Observability gives you debugging superpowers. It's x-ray vision to see what's happening inside your live software. The insight you can gain from knowing what happens when your users interact with your services (and when your services interact with each other) gives confidence and helps you make wise choices.
It might sound like magic, but it's something you can totally build into your software.
Isn't my monitoring doing this?
Application Monitoring gives us a broad view of our systems. it's great for setting up alerts for when something is broken. It does not handle the details of what’s at fault. Once it’s told us of a problem, it’s often not helpful.
For example, It might notify us that purchases are not able to be dispatched, but it can’t tell us which purchases have problems or what the underlying error is.
For this, we need to gain another perspective by inverting how monitoring works.
We're going to use Science!
Like many things in Software engineering, Observability is lifted from an actual Maths and Engineering thing. It's got a complex definition, but for our purposes, the level of observability you have boils down to:
“The amount you can infer about the state of your system solely from its outputs”
This measurement is super useful. Our live systems are somewhat out of our control. We don't always know exactly who's using it or what they are doing.
How could we know? Inference from the system outputs, if we output enough!
So...to get more insight I need All the Outputs?!
Ideally Yes. That would be great. Observability needs detail.
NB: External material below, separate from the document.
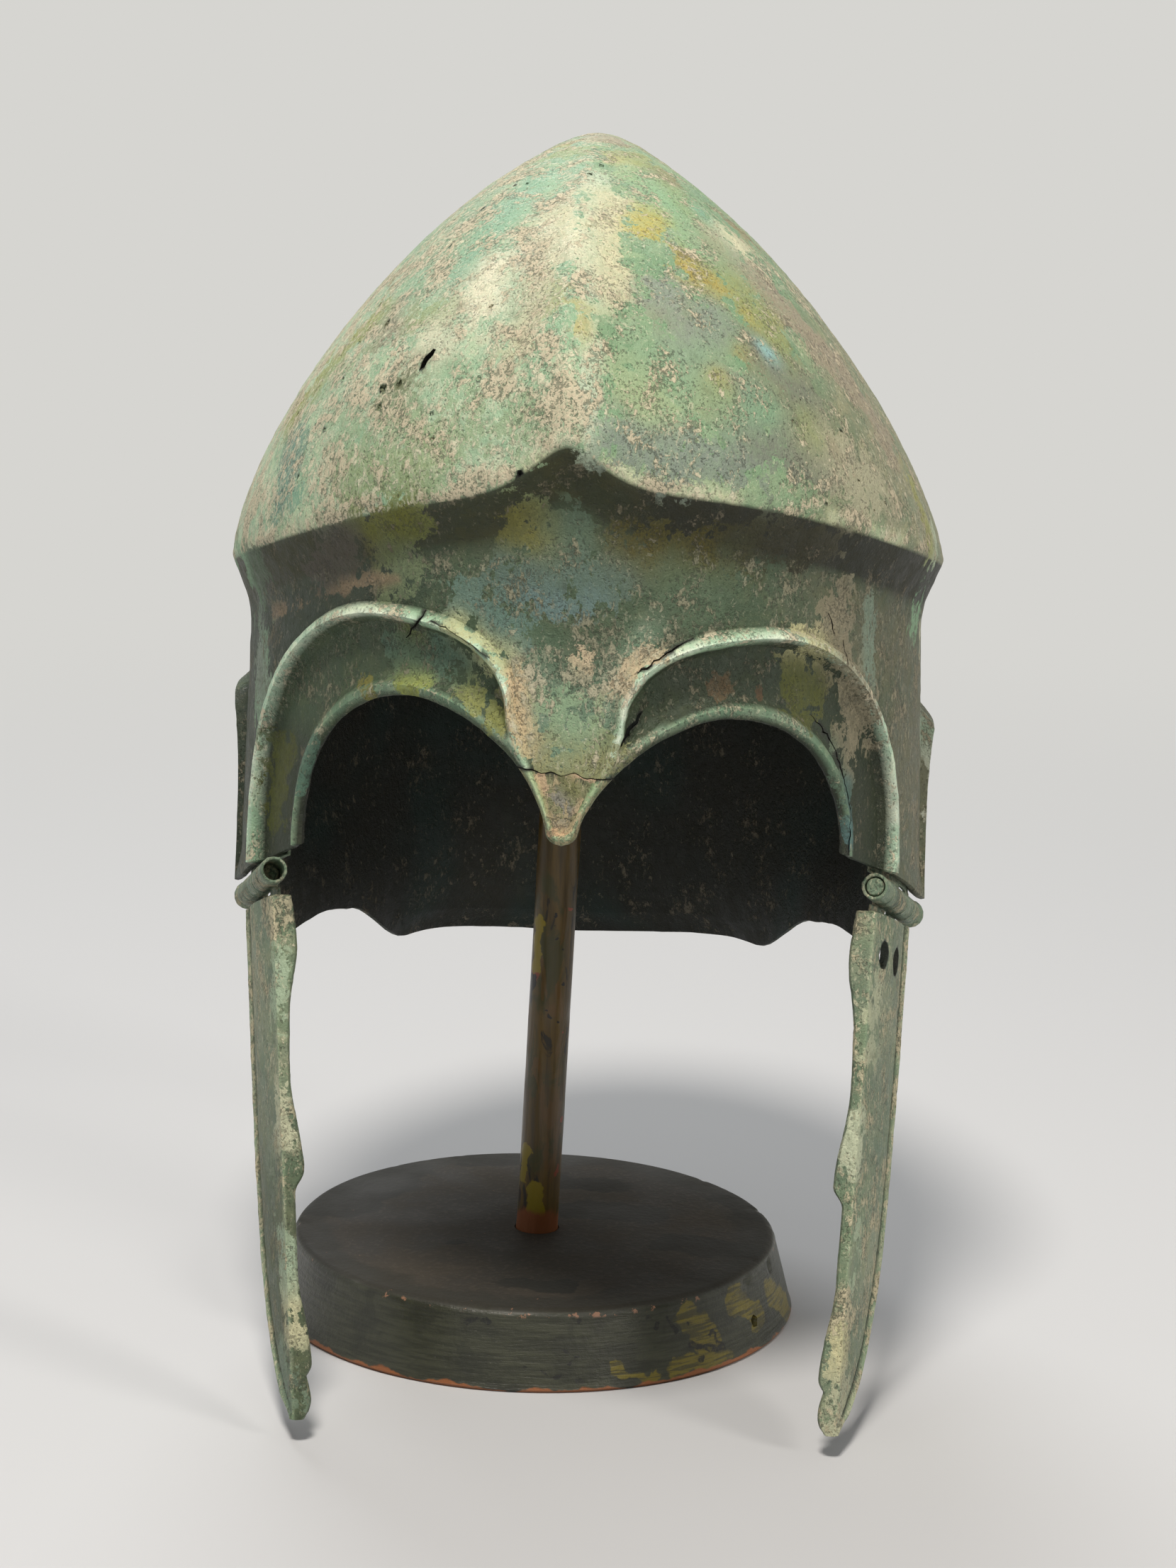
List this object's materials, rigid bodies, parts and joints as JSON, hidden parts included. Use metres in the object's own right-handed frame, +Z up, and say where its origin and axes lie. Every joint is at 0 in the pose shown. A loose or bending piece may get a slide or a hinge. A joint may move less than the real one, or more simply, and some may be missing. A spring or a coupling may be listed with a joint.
{
  "type": "chalcidian helmet on display stand",
  "caption": "Open-faced bronze helmet with arched brow ridge, nasal and hinged cheekpieces that swing, resting lift-off on a rod stand with a round wooden foot.",
  "frame": {"origin": "centre of the stand disc's underside, where the object rests", "axes": "+Z up, the helmet faces -Y, +X is to the wearer's left"},
  "size_m": [0.1943, 0.2335, 0.335],
  "materials": {
    "painted_wood": "worn dark olive paint over wood",
    "varnished_wood": "brown-olive varnish",
    "felt": "matte felt",
    "bowl_bronze": "bronze under a rough pale green and blue-green patina",
    "nasal_bronze": "bronze under a rough grey-green patina",
    "hinge_bronze": "bronze under a dull dark green patina",
    "pin_bronze": "bronze under a dull dark green patina",
    "cheek_bronze": "bronze under a rough grey-green patina with cream crust"
  },
  "bodies": {
    "stand": {"stand_disc": "painted_wood", "stand_rod": "varnished_wood", "rod_head": "varnished_wood", "felt_pad": "felt"},
    "helmet": {"bowl": "bowl_bronze", "nasal_tip": "nasal_bronze", "hinge_leaf_left": "hinge_bronze", "hinge_leaf_right": "hinge_bronze", "hinge_pin_left": "pin_bronze", "hinge_pin_right": "pin_bronze", "rivet_helmet_left_1": "pin_bronze", "rivet_helmet_left_2": "pin_bronze", "rivet_helmet_right_1": "pin_bronze", "rivet_helmet_right_2": "pin_bronze"},
    "cheek_left": {"cheekpiece_left": "cheek_bronze", "cheek_leaf_left": "hinge_bronze", "rivet_cheek_left_1": "pin_bronze", "rivet_cheek_left_2": "pin_bronze"},
    "cheek_right": {"cheekpiece_right": "cheek_bronze", "cheek_leaf_right": "hinge_bronze", "rivet_cheek_right_1": "pin_bronze", "rivet_cheek_right_2": "pin_bronze"}
  },
  "joints": [
    {"name": "helmet_lift", "type": "slide", "parent": "stand", "child": "helmet", "axis": [0, 0, 1], "range_m": [0, 0.35]},
    {"name": "cheek_left_swing", "type": "hinge", "parent": "helmet", "child": "cheek_left", "pos_m": [0.08846, -0.079, 0.14603], "axis": [0.266, 0.887, -0.3775], "range_deg": [-110, 20]},
    {"name": "cheek_right_swing", "type": "hinge", "parent": "helmet", "child": "cheek_right", "pos_m": [-0.06952, -0.079, 0.14603], "axis": [-0.227, 0.8961, -0.3814], "range_deg": [-20, 110]}
  ]
}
However, signalling every user interaction and each small system change would generate a mass of data. That would be a whole 'nother set of problems. Building Total Insight from all-the-outputs would be complex and you are probably back where you started.
Products like Honeycomb help you turn large amounts of system data into clear signal. If you have budget and need, tools like this can really deliver the goods. However, modelling, selecting and shaping still need to be done.
A good alternative is to focus on what's key for your product and increase your observability there. Having your system output more detail in a key area can give massive observability gains at a lower investment.
Let's look at how we could do that.
High Cardinality
Is your new hero name
The secret to Observability is to provide the right details that let you know what's been going on. Identifying the who, what and how. To do this you need to be operating with High Cardinality data. That's data that represents richness and uniqueness.
A system's key uniqueness is often an identity field: an item, user or a transaction id. Something from the heart of what the product does. The more unique and detailed, the better we can explore, understand and root out issues.
This covers off the who
. It's also really useful to know when
and why
. So be sure to add in detail on what was going on and when it all happened.
Your low-level Observability data should be accessible and queryable for its useful lifetime. Summed up data is super-useful to high level find patterns and abnormalities. But holding it in a raw form supports low-level exploration, helping the discovery of something new.
A Few Examples
Audits for Applications
I've built and tended a product to power the process of applying for new jobs. Here I found a lot of value in building an Observability store that contained the detail on the lifecycle of each application.
By storing each event that changed each application, in the same system as the applications, the owning team was able to observe the state of the system and how applications were changing. This gave us superpowers to spot problems and their causes.
Logs for Log-in attempts
I've also managed an Authentication and Authorisation system. We ended up with key Observability data stored in different parts of our systems.
We need to know about log-in attempts. The scale of this data could be huge, and its value is transient - we rarely cared about the data after a few weeks. For these reasons we enhanced the detail we stored but kept it within our structured logging system for as long as we could.
we treated Observability data for successful authentications differently. This data was of much more value to us in terms of longevity, observability and action. This data we stored in a database audit trail which allowed the system owners to interact and interrogate the data in rich ways. This allowed us to support users, and investigate unexpected incidents well.
Observability contributes to Software Delivery Performance
Knowing what’s going on in Production gives us the confidence to ship swiftly & often. And if we do mess up, we’ll be able to sort it out, roll forward, and fix issues.
These are big contributors to key metrics in the high-performance delivery model outlined in the book Accelerate (and the DORA reports ).
Shipping with confidence keeps Lead Time for Change
low, and knowing what’s happening contributes to a fast Mean Time to Recovery
. The data in Accelerate and the DORA reports highlight how essential these are to effective software delivery teams.
You are probably doing Observability right now.
Storing data to help with debugging is not a new thing. However, it can be a new way of thinking. As you build your next system, ask yourself, how will I have the x-ray superpowers I need when something goes wrong.
With these powers of Observability, you can worry less and listen to your system more.